INSTRUCTION.
Go through the listing and pick out each line with the word "rigid" in it.

EXTRACTED DATA.

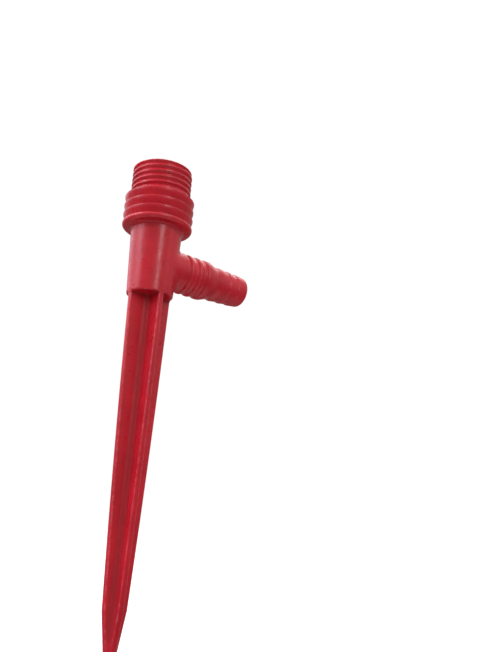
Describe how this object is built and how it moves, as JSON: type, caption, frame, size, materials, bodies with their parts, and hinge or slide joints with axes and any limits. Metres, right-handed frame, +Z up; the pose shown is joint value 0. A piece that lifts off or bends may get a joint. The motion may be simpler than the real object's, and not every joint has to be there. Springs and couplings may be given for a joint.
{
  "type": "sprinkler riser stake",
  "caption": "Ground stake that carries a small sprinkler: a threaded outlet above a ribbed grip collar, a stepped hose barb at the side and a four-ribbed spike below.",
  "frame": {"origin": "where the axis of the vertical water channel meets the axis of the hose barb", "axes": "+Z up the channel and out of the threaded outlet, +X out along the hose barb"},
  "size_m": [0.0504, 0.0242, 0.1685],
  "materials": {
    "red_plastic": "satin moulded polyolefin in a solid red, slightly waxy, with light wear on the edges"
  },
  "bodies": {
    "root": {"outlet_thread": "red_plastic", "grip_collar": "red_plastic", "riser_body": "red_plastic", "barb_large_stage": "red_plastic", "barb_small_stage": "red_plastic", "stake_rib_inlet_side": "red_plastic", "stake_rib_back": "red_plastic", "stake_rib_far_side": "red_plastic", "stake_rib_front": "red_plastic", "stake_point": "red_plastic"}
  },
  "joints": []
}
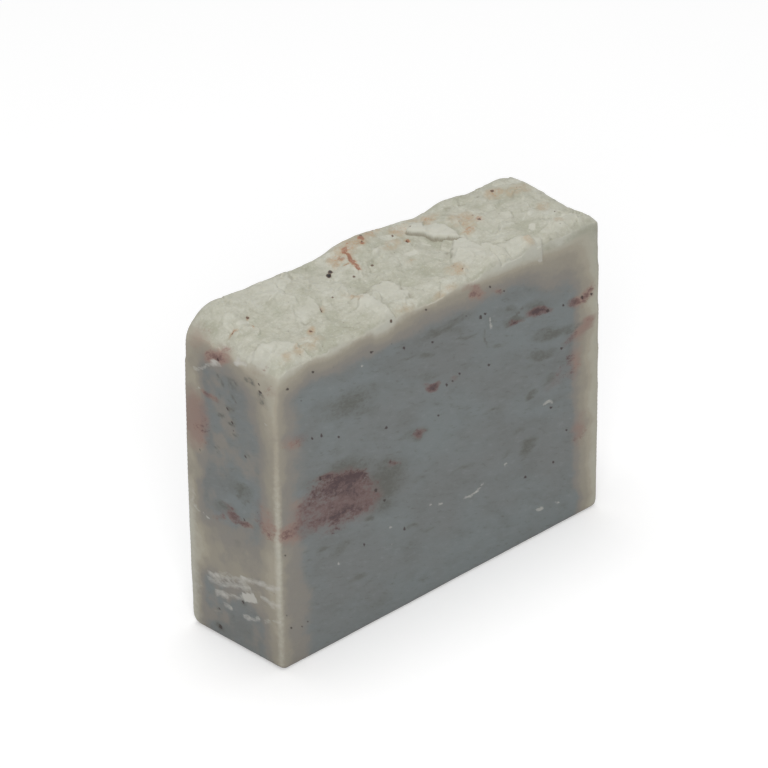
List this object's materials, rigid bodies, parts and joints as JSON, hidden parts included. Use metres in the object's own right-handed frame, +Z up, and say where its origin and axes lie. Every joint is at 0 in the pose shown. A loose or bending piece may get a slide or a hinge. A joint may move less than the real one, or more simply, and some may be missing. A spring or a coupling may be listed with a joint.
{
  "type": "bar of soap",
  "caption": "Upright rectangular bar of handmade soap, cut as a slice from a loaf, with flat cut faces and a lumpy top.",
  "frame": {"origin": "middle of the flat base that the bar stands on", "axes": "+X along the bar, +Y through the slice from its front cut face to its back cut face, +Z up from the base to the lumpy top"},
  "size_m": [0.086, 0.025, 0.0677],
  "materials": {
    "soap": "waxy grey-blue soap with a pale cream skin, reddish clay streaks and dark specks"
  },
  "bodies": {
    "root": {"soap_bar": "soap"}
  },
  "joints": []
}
--
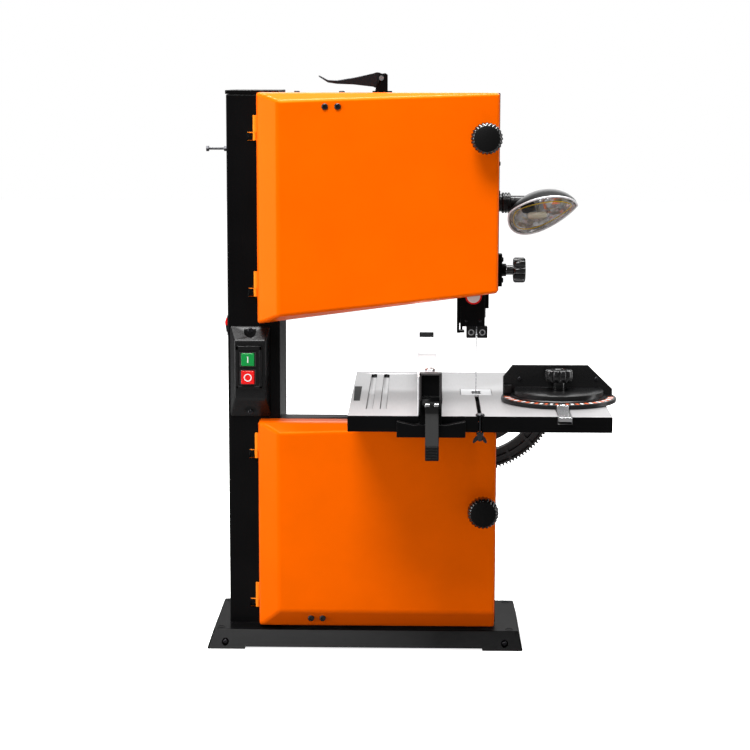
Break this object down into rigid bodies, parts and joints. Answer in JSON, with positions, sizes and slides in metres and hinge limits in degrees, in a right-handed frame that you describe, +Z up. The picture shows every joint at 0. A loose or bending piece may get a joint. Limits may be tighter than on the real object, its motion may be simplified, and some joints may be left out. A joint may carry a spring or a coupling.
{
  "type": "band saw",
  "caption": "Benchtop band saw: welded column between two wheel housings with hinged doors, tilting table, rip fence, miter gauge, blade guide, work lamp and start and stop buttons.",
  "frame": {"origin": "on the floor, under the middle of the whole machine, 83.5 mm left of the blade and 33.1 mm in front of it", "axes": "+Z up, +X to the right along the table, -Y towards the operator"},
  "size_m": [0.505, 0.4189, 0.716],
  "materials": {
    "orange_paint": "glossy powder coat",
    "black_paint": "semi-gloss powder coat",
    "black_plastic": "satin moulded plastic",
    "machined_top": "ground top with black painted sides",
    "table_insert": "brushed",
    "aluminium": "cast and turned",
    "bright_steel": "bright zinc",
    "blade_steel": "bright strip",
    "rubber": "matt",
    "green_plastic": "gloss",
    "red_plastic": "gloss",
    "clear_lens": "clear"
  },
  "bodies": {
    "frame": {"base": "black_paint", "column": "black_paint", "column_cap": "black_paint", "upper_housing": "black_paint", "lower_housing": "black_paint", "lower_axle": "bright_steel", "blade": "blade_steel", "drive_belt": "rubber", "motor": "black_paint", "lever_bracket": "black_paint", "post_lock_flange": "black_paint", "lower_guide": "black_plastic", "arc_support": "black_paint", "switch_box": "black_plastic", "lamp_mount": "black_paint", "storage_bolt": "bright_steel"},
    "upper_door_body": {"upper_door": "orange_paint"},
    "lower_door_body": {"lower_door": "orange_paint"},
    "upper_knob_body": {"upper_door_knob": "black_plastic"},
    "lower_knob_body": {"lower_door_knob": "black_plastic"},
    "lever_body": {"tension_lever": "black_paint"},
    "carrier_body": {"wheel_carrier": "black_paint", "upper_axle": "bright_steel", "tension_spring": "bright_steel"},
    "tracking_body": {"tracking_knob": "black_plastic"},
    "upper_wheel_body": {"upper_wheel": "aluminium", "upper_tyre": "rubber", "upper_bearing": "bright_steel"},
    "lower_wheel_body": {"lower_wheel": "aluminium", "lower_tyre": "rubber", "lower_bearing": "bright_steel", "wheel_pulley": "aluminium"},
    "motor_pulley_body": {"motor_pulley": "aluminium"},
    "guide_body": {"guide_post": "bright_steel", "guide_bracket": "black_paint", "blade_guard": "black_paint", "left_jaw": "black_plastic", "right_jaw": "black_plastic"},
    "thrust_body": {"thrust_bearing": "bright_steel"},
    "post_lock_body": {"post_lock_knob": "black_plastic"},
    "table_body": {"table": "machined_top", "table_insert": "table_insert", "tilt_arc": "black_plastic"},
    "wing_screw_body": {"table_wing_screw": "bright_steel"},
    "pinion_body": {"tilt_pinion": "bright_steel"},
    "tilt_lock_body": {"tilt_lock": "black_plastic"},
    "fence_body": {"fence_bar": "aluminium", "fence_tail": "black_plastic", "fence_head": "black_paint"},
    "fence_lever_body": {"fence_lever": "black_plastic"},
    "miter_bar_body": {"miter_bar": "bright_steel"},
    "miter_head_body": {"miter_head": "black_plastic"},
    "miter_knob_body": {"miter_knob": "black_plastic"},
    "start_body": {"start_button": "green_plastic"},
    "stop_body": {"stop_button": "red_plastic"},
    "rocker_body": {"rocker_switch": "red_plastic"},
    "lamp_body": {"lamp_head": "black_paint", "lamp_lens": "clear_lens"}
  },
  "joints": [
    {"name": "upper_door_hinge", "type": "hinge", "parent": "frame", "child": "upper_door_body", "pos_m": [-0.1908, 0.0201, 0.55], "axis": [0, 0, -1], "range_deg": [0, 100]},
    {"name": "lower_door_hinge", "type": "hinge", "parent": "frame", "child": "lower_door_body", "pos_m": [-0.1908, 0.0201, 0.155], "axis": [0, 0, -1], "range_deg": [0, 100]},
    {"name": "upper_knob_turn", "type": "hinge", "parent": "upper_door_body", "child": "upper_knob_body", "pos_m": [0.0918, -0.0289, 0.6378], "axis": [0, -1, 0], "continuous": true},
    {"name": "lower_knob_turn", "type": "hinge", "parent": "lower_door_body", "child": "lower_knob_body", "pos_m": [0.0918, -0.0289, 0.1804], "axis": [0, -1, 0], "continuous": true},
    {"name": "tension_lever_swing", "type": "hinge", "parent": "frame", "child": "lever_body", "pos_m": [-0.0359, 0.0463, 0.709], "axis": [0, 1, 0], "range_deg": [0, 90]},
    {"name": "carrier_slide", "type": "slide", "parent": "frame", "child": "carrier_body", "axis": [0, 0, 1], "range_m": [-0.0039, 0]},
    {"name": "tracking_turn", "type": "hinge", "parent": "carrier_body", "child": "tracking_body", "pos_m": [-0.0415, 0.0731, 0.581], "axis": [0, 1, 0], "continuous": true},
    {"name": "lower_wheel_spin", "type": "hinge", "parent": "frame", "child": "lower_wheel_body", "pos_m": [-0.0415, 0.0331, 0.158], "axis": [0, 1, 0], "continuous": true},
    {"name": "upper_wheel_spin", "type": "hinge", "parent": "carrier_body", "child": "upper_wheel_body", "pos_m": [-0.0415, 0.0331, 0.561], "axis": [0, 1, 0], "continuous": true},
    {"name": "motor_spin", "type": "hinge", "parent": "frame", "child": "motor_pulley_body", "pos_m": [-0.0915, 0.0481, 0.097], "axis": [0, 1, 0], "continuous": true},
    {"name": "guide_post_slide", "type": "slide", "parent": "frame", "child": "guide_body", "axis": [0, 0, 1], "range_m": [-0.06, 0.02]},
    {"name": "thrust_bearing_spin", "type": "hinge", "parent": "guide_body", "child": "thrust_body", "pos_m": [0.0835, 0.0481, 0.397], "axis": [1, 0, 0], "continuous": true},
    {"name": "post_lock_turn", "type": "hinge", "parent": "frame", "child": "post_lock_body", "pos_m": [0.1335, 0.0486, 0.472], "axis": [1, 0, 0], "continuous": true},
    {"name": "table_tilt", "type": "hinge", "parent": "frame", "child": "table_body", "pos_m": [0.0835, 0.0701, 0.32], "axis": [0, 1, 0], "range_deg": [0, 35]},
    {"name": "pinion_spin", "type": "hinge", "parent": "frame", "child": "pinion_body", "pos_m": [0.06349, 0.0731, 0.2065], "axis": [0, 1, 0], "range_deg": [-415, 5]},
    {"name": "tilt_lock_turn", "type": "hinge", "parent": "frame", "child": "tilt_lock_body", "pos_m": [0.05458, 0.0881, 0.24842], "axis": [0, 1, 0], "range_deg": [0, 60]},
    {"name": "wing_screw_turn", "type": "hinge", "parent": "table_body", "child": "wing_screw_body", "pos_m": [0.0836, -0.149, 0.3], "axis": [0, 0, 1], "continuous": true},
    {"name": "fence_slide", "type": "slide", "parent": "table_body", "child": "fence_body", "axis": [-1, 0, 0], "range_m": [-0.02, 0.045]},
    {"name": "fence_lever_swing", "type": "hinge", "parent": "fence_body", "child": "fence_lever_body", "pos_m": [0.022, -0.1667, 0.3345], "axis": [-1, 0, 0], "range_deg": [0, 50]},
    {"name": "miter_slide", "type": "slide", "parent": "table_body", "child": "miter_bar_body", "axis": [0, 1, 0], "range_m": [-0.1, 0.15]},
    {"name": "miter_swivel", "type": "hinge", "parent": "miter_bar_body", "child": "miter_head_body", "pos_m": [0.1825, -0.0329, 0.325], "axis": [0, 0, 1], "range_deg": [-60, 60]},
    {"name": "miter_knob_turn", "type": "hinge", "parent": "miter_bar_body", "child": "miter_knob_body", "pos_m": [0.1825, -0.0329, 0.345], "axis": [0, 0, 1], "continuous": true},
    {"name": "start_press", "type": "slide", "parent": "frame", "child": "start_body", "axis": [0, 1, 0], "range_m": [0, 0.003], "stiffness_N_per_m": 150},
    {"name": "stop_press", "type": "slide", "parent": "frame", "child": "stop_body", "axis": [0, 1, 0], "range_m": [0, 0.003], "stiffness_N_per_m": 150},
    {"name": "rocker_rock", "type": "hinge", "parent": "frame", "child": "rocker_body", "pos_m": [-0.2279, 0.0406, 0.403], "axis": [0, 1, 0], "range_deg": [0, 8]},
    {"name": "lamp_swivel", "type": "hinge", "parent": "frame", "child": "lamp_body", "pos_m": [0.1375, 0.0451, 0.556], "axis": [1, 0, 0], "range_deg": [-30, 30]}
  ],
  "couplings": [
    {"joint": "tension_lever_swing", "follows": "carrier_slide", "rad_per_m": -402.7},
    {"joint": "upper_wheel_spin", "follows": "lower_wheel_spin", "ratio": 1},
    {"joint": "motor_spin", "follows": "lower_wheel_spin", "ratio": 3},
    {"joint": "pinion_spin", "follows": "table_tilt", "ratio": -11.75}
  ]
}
==
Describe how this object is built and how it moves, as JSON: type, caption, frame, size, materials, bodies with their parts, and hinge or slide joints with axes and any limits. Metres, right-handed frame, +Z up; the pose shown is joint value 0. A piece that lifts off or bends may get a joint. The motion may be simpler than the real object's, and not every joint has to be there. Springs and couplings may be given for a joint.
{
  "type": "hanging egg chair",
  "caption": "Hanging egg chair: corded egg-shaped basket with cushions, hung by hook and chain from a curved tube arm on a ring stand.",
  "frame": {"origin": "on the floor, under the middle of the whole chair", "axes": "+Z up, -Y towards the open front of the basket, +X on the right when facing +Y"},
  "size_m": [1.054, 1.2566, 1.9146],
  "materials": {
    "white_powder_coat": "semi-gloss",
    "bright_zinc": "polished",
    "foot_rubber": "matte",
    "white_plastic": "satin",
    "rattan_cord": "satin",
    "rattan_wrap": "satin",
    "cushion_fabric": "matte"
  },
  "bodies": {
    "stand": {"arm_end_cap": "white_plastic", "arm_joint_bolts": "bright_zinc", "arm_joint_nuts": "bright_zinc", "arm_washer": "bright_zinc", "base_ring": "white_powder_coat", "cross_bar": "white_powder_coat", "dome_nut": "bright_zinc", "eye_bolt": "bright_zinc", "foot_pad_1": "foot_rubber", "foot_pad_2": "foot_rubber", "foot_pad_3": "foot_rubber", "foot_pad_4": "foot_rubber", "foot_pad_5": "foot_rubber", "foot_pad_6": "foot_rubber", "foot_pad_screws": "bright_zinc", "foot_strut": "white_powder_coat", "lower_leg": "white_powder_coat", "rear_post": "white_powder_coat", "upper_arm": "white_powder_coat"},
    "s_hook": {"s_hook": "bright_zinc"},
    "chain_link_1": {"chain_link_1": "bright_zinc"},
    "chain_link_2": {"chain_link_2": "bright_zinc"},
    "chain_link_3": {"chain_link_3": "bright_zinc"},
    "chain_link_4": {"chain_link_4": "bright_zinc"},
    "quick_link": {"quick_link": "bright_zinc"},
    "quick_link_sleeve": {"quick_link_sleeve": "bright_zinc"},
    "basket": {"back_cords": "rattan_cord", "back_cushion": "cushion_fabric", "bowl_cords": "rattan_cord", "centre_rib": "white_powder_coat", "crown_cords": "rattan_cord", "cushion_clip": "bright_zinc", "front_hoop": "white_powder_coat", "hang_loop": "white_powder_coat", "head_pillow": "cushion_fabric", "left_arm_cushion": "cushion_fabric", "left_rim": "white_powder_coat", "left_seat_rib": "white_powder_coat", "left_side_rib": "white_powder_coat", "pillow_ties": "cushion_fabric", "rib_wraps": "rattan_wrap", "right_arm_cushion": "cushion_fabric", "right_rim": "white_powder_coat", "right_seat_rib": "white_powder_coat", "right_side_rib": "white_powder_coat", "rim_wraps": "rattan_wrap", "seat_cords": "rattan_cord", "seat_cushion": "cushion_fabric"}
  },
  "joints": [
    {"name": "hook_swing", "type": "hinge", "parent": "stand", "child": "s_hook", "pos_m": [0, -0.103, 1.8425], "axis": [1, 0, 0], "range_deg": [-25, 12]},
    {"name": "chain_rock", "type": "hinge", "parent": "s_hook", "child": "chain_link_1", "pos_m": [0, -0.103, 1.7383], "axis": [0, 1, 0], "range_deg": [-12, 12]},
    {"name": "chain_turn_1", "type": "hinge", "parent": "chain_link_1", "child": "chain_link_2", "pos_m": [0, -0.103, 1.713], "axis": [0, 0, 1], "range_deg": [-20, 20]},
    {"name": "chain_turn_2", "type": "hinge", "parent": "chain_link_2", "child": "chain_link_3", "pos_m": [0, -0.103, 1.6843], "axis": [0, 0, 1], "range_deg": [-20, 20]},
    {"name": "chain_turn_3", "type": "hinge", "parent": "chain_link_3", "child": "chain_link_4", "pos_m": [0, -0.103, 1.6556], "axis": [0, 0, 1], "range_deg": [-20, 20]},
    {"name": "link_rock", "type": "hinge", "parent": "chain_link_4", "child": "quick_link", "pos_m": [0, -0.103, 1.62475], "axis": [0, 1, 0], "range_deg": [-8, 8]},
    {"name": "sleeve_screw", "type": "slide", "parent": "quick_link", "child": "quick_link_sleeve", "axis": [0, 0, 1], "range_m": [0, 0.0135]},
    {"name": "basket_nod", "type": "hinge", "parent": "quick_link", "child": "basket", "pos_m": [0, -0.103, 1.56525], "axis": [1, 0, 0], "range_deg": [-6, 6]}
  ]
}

THE COMPLETED TASK.
List this object's materials, rigid bodies, parts and joints as JSON, hidden parts included. Use metres in the object's own right-handed frame, +Z up, and say where its origin and axes lie. Every joint is at 0 in the pose shown. A loose or bending piece may get a slide or a hinge. A joint may move less than the real one, or more simply, and some may be missing. A spring or a coupling may be listed with a joint.
Break this object down into rigid bodies, parts and joints. Answer in JSON, with positions, sizes and slides in metres and hinge limits in degrees, in a right-handed frame that you describe, +Z up. The picture shows every joint at 0. A loose or bending piece may get a joint. Limits may be tighter than on the real object, its motion may be simplified, and some joints may be left out. A joint may carry a spring or a coupling.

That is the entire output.